_Objective_: Where a line holds "filepath", copy it.
[Task inputs start]
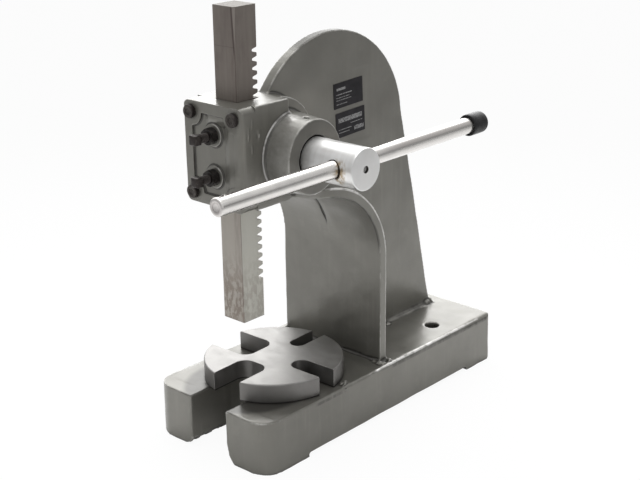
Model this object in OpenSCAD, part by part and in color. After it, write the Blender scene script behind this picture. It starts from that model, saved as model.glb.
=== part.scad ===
// Rack and pinion arbor press: a cast C-frame, a toothed ram, a geared handle shaft and
// a slotted work plate. +Z is up, the work side is -Y and the handle side is +X.
// The origin is on the bench plane, straight below the axis of the ram.

/* [Base] */
// Width of the base across both arms
base_w = 141; // [130:1:170]
// Height of the base's top face above the bench
base_h = 50; // [46:1:60]
// From the ram axis forward to the ends of the arms
arm_reach = 49; // [42:1:70]
// From the ram axis back to the base's rear end
rear_reach = 282; // [276:1:330]
// Corner radius at the front ends of the arms
arm_corner_r = 19; // [10:1:24]
// Corner radius at the rear
rear_corner_r = 5; // [3:1:15]
// Width of the open slot between the arms
fork_w = 44.5; // [38:0.5:50]
// From the ram axis back to the round end of that slot
fork_back = 19; // [17:1:22]
// Width of the rounded-off lower edges along that slot
slot_break_w = 9; // [4:1:12]
// Height of the rounded-off lower edge on the left arm
slot_break_left_h = 7; // [4:1:14]
// Height of the rounded-off lower edge on the right arm
slot_break_right_h = 19; // [8:1:24]
// Rise of the underside between the front and rear feet
foot_rise = 3.5; // [2:0.5:8]
// From the ram axis back to the end of the front feet
front_foot_back = 6; // [4:1:20]
// Length of the rear foot
rear_foot_l = 41; // [30:1:60]
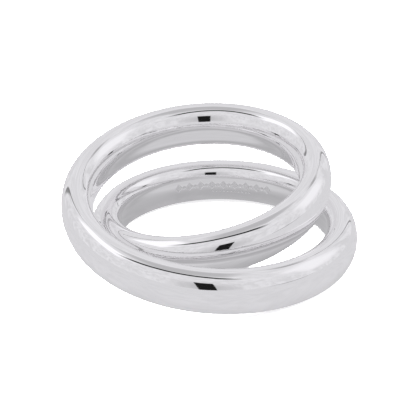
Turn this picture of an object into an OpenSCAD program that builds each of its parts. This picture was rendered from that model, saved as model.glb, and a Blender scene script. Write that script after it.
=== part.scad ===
// Finger ring: one silver band wound twice round the finger as a closed coil.
// The band goes round twice before it meets itself. Its centre line sways in and
// out, and up and down, once in those two turns, so one turn lies inside the other
// at the crossing and they open like jaws on the far side.
// Frame: +Z up, the ring lies at rest on the plane Z = 0, and the origin is the
// middle of its footprint.

/* [Coil] */
// Mean radius of the coil's centre line
coil_radius = 10.75; // [10.5:0.05:13]
// How far the centre line sways in and out of the mean radius
sway = 2.21; // [2:0.01:2.4]
// How much the sway is gathered toward the crossing
sway_gather = 0.62; // [0.4:0.02:0.7]
// How far the centre line rises above and dips below the middle
rise = 3.16; // [3:0.02:3.4]
// Compass direction of the crossing, in degrees from +X toward +Y
crossing_turn = 268.2; // [0:0.2:360]
// Lean toward the crossing at which the ring lies still, in degrees
rest_lean = 5.8; // [5:0.05:6.5]

/* [Band] */
// Width of the band along the finger
band_wide = 4.24; // [4:0.02:4.4]
// Height of the rounded outside above the centre line
crown = 1.56; // [1.5:0.01:1.66]
// Depth of the gently rounded inside below the centre line
inner_depth = 1.38; // [1.3:0.01:1.45]
// Radius of the soft shoulder round the whole section
edge_radius = 1.05; // [0.6:0.05:1.2]
// Tilt of the band on the far side, where each turn's inside face opens outward
band_tilt = 3.8; // [0:0.1:8]

/* [Solder] */
// Thickness of the solder in each butt seam
seam_thick = 0.12; // [0.08:0.01:0.2]

/* [Hidden] */

sides = 24;             // points round the section
rings = 88;             // sections along each loop
seam_rings = 2;         // sections along a butt seam
one_turn = 360;
two_turns = 720;

// Section of the band. u points away from the finger and k along the finger.
// It is a half ellipse outside and a flatter one inside, with a soft shoulder
// added all round.
core_out = crown - edge_radius;
core_in = inner_depth - edge_radius;
core_k = band_wide / 2 - edge_radius;

function core_point(n) =
    let (core_u = n.x > 0 ? core_out : core_in,
         h = norm([core_u * n.x, core_k * n.y]))
    [core_u * core_u * n.x / h, core_k * core_k * n.y / h];
// Point of the section whose outward direction is at angle a
function section_point(a) =
    let (n = [cos(a), sin(a)]) core_point(n) + edge_radius * n;

// Centre line of the coil, s degrees of turn after the crossing
function line_radius(s) =
    coil_radius + sway * cos(s / 2) + sway_gather * cos(3 * s / 2);
function line_height(s) = -rise * sin(s / 2);
function line_point(s) =
    [line_radius(s) * cos(s), line_radius(s) * sin(s), line_height(s)];
function line_slope(s) =
    let (r = line_radius(s),
         dr = -sway / 2 * sin(s / 2) - sway_gather * 3 / 2 * sin(3 * s / 2),
         dz = -rise / 2 * cos(s / 2))
    [dr * cos(s) - r * sin(s), dr * sin(s) + r * cos(s), dz];
function unit(v) = v / norm(v);
function along(s) = unit(line_slope(s));
function level(s) = let (t = along(s)) unit([t.y, -t.x, 0]);
function square(s) = cross(level(s), along(s));
// The band's own outward and upward directions, tilted about the centre line
function tilt(s) = band_tilt * sin(s / 2);
function outward(s) = level(s) * cos(tilt(s)) + square(s) * sin(tilt(s));
function upward(s) = square(s) * cos(tilt(s)) - level(s) * sin(tilt(s));
function band_point(s, q) = line_point(s) + q.x * outward(s) + q.y * upward(s);

// From the coil's own frame to the ring at rest
function leaned(p) =
    [p.x * cos(rest_lean) + p.z * sin(rest_lean), p.y,
     p.z * cos(rest_lean) - p.x * sin(rest_lean)];
function turned(p) =
    [p.x * cos(crossing_turn) - p.y * sin(crossing_turn),
     p.x * sin(crossing_turn) + p.y * cos(crossing_turn), p.z];

// Turn that half a seam takes up on a strand
function half_seam(s) = seam_thick / 2 / norm(line_slope(s)) * 180 / PI;
outer_half = half_seam(0);
inner_half = half_seam(one_turn);

// Sections from turn s0 to turn s1, count of them, one list of points
function sweep(s0, s1, count) =
    [for (i = [0 : count - 1]) let (s = s0 + (s1 - s0) * i / (count - 1))
        for (j = [0 : sides - 1])
            turned(leaned(band_point(s, section_point(360 * j / sides))))];

lower_points = sweep(outer_half, one_turn - inner_half, rings);
upper_points = sweep(one_turn + inner_half, two_turns - outer_half, rings);
outer_seam_points = sweep(-outer_half, outer_half, seam_rings);
inner_seam_points = sweep(one_turn - inner_half, one_turn + inner_half, seam_rings);

function low(points, axis) = min([for (p = points) p[axis]]);
function high(points, axis) = max([for (p = points) p[axis]]);
all_points = concat(lower_points, upper_points);
function middle(axis) = (low(all_points, axis) + high(all_points, axis)) / 2;
seat = [-middle(0), -middle(1), -low(all_points, 2)];

// Closed skin through count sections of n points each
module skin(points, count, n) {
    walls = [for (i = [0 : count - 2], j = [0 : n - 1])
        let (a = i * n + j, b = i * n + (j + 1) % n)
        each [[a, b, a + n], [b, b + n, a + n]]];
    first = [for (j = [n - 1 : -1 : 0]) j];
    last = [for (j = [0 : n - 1]) (count - 1) * n + j];
    translate(seat) polyhedron(points, concat(walls, [first, last]), convexity = 8);
}

module upper_loop() {
    color("silver") skin(upper_points, rings, sides);
}

module lower_loop() {
    color("silver") skin(lower_points, rings, sides);
}

module outer_seam_solder() {
    color("gainsboro") skin(outer_seam_points, seam_rings, sides);
}

module inner_seam_solder() {
    color("gainsboro") skin(inner_seam_points, seam_rings, sides);
}

upper_loop();
lower_loop();
outer_seam_solder();
inner_seam_solder();
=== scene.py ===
"""Looks of a silver finger ring: one polished band wound twice round the finger."""
from collections import namedtuple
import math

import bpy
import numpy as np
from mathutils import Matrix, Vector


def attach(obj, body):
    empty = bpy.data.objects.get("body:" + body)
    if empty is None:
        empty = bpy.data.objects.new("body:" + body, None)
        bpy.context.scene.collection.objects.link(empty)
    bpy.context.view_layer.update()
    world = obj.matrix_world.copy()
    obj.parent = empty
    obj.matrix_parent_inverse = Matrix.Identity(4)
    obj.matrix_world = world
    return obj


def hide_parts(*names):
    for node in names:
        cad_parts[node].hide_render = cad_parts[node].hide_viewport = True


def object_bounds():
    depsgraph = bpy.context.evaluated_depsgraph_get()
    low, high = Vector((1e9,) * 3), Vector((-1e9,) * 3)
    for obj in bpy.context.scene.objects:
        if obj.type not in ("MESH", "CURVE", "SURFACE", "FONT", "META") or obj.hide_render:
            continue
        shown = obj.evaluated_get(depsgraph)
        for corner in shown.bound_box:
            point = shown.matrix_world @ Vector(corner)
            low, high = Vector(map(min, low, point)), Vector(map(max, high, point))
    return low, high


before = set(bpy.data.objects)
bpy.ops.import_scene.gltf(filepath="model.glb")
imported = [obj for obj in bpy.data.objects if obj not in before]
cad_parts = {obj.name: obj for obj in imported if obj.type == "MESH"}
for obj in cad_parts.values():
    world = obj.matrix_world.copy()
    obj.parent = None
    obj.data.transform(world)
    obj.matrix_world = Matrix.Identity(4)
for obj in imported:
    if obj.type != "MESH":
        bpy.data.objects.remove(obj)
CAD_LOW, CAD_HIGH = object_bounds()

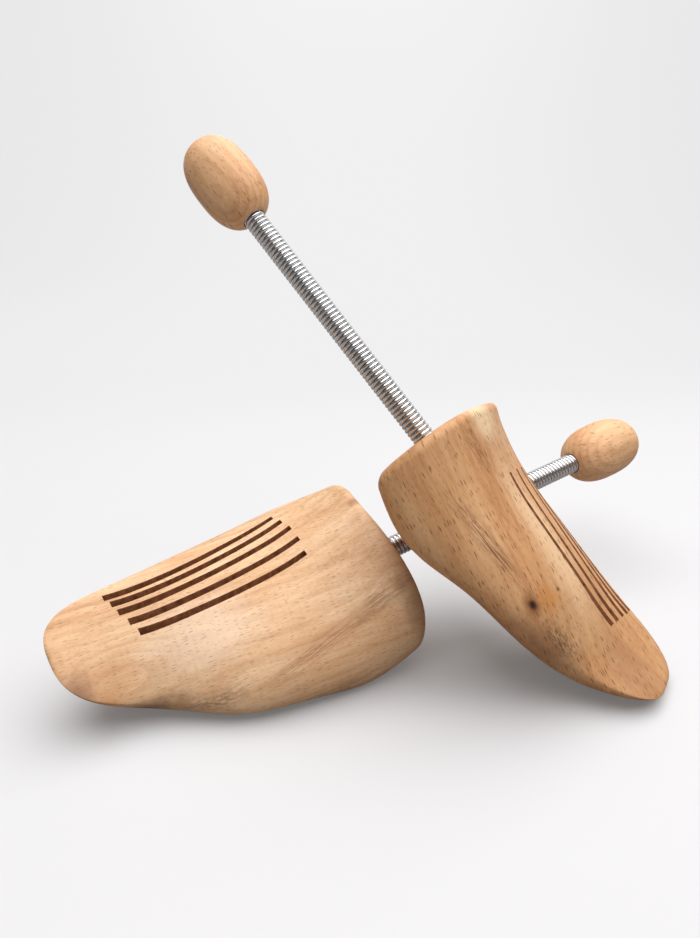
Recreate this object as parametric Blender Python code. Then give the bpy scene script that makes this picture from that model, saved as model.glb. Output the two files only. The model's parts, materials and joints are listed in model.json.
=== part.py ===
# A pair of spiral spring shoe trees in beech and steel, as they lie together on a table.
# The left tree lies on its sole. The right tree leans over it, toe down, its sole across the left spring.
#
# Each tree is drawn in its own frame: the origin is where the spring leaves the forepart's rear face,
# +X points to the toe, +Z to the instep, and +Y to the left. The outer side is at +Y on the left tree
# and at -Y on the right one. Lengths are in metres.

import math

import bmesh
import bpy
import numpy as np
from mathutils import Euler, Matrix, Vector
from mathutils.bvhtree import BVHTree

# Forepart: the solid that fills the front of a shoe
FOREPART_LENGTH = 0.135
FOREPART_WIDTH = 0.088
FOREPART_HEIGHT = 0.064
STATION_SHARES = (0.0, 0.2, 0.4, 0.6, 0.8, 1.0)
OUTER_REACH_SHARES = (0.562, 0.531, 0.478, 0.418, 0.325, 0.360)
INNER_REACH_SHARES = (0.318, 0.465, 0.428, 0.380, 0.367, 0.370)
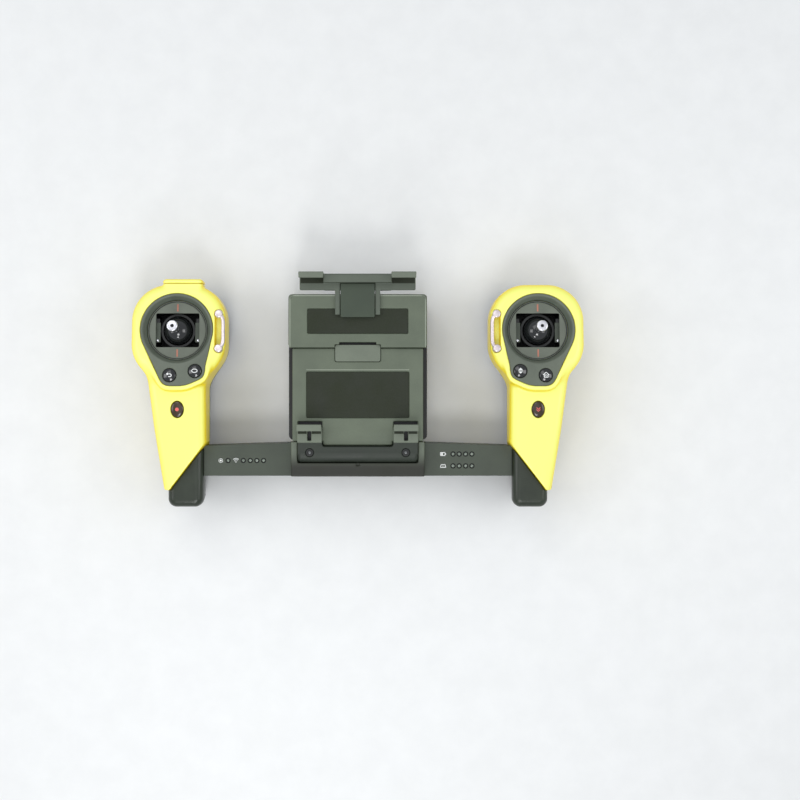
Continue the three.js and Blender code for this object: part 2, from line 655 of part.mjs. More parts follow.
function holder() {
  const group = new THREE.Group();
  const seat = UPPER.z1 - PAD_DEPTH;
  group.add(
    piece('holder_lower_plate', lowerPlate(), 'plate'),
    piece('lower_pad', roundBox(-42.1, 42.1, LOWER_PAD.y0 + 0.4, LOWER_PAD.y1 - 0.4, 55.1, 55.8, 1), 'pad'),
    piece('holder_bracket', bracket(), 'housing'),
    piece('left_bracket_screw', bracketScrew(-39.5), 'screw'),
    piece('right_bracket_screw', bracketScrew(39.5), 'screw'),
    piece('left_bottom_jaw_pad', jawPad(-48, -30.5, BRACKET.y1 + GAP, 57, 67.5), 'pad'),
    piece('right_bottom_jaw_pad', jawPad(30.5, 48, BRACKET.y1 + GAP, 57, 67.5), 'pad'),
    piece('holder_upper_plate', upperPlate(), 'plate'),
    piece('upper_pad', roundBox(-41.1, 41.1, UPPER_PAD.y0 + 0.4, UPPER_PAD.y1 - 0.4, seat + GAP, seat + 1, 1), 'pad'),
    piece('extension_latch', roundBox(-LATCH.x, LATCH.x, LATCH.y0, LATCH.y1, LATCH.z0, LATCH.z1, 1.5), 'plate'),
    piece('top_clamp', topClamp(), 'plate'),
    piece('clamp_cover', wideBox(13.9, 62.5, 90, UPPER.z1 + 0.5, 63.4), 'plate'),
    piece('left_top_jaw_pad', jawPad(-47, -29, CLAMP.y1 - 3.5, 62.5, 73.5), 'pad'),
    piece('right_top_jaw_pad', jawPad(29, 47, CLAMP.y1 - 3.5, 62.5, 73.5), 'pad'),
  );
  return group;
}

// ---------------------------------------------------------------- assembly
const controller = new THREE.Group();
controller.add(...grip('left'), ...grip('right'), bridge(), radio(), holder());
controller.position.y = -MIDDLE_Y;

export default controller;
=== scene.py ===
"""Looks of a handheld ground control station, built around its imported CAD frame.

Shapes are drawn in millimetres in the design's own frame: +X to the user's right, +Y away
from the user, +Z up, Z = 0 on the table. make_piece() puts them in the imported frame.
"""
import json
import math

import bmesh
import bpy
import numpy as np
from mathutils import Matrix, Vector

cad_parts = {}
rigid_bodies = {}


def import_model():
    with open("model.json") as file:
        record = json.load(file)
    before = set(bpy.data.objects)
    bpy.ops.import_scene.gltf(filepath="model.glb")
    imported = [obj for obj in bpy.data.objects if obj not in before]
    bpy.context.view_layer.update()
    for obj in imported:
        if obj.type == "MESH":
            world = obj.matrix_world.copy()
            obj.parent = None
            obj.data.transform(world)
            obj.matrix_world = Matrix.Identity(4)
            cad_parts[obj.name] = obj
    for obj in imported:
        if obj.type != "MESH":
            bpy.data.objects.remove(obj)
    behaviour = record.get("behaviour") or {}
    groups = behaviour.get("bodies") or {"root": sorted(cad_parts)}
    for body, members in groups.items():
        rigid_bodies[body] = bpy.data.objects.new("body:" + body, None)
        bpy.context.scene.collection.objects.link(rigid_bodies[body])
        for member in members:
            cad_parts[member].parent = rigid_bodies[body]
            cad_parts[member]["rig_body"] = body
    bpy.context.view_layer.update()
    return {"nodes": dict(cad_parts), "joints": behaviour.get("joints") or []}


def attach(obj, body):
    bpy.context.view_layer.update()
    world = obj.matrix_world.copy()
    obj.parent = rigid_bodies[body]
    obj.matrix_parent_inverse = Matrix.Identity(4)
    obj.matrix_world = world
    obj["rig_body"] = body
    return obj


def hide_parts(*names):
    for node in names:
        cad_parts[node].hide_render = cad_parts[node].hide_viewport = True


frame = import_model()

# ---- driving sizes, in mm
MM = 0.001
CASING_STEP, PLATE_STEP, FINE_STEP = 0.8, 0.55, 0.5
JOINTS = {joint["name"]: joint for joint in frame["joints"]}
HINGE_Y, HINGE_Z = -50.0, 53.0
SHIFT_Y = JOINTS["holder_tilt"]["pos_m"][1] / MM - HINGE_Y

GRIP_X, GRIP_Y, FACE_Z = 148.0, 52.5, 64.0
LEAN = math.radians(5)
SLOPE = math.radians(3)
HEAD = (-38.2, 40.0, -42.0, 37.7)
HEAD_CORNER = 30.6
HANDLE_TOP_Y, HANDLE_TOP_Z = -50.0, 61.5
SPLIT_Z = 22.0
FOOT = (-9.4, 19.6, -146.5, -80.0)
FOOT_CORNER, FOOT_TOP = 7.0, 53.0
RING_RADIUS, RING_BORE = 29.6, 24.8
FUNNEL_RADIUS, FUNNEL_DROP, FUNNEL_CURVE = 29.0, 5.5, 1.8
DRAFT_TOP, DRAFT = 42.0, 0.125
DISC_RADIUS, DISC_TOP, DISC_THICKNESS = 24.4, -5.5, 2.0
WINDOW_X, WINDOW_Y = 17.8, 14.0
PIVOT_Z, BALL_RADIUS, CHEEK_Z = -11.0, 11.5, -7.8
TIP_RADIUS, TIP_FOOT, TIP_TOP = 4.4, 4.5, 19.5
HOLE_RADIUS, HOLE_FLOOR = 1.3, 17.6
BUTTON_RADIUS, BUTTON_GAP, BUTTON_WELL = 5.4, 0.35, 6.2
BUTTONS = {"outer": (-5.2, -37.7), "inner": (15.5, -34.3)}
OVAL_Y, OVAL_RX, OVAL_RY = -65.5, 5.0, 6.5
LOOP_TOP_Y, LOOP_BOTTOM_Y, LOOP_END_X, LOOP_BAR_X = 12.9, -15.6, 34.2, 37.5
LOOP_Z, LOOP_WIRE, LOOP_BOSS = -1.6, 1.6, 3.3
LOOP_GROOVE, LOOP_LEDGE = (31.2, 36.4, -14.6, 11.9), (33.0, 39.5, -14.6, 11.9)
FLAP_X, FLAP_Y, FLAP_Z, FLAP_CORNER = (-12.3, 20.6), (38.2, 41.6), (43.0, 59.5), 3.5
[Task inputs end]
_Full output_:
bpy.ops.import_scene.gltf(filepath="model.glb")
    bpy.ops.import_scene.gltf(filepath="model.glb")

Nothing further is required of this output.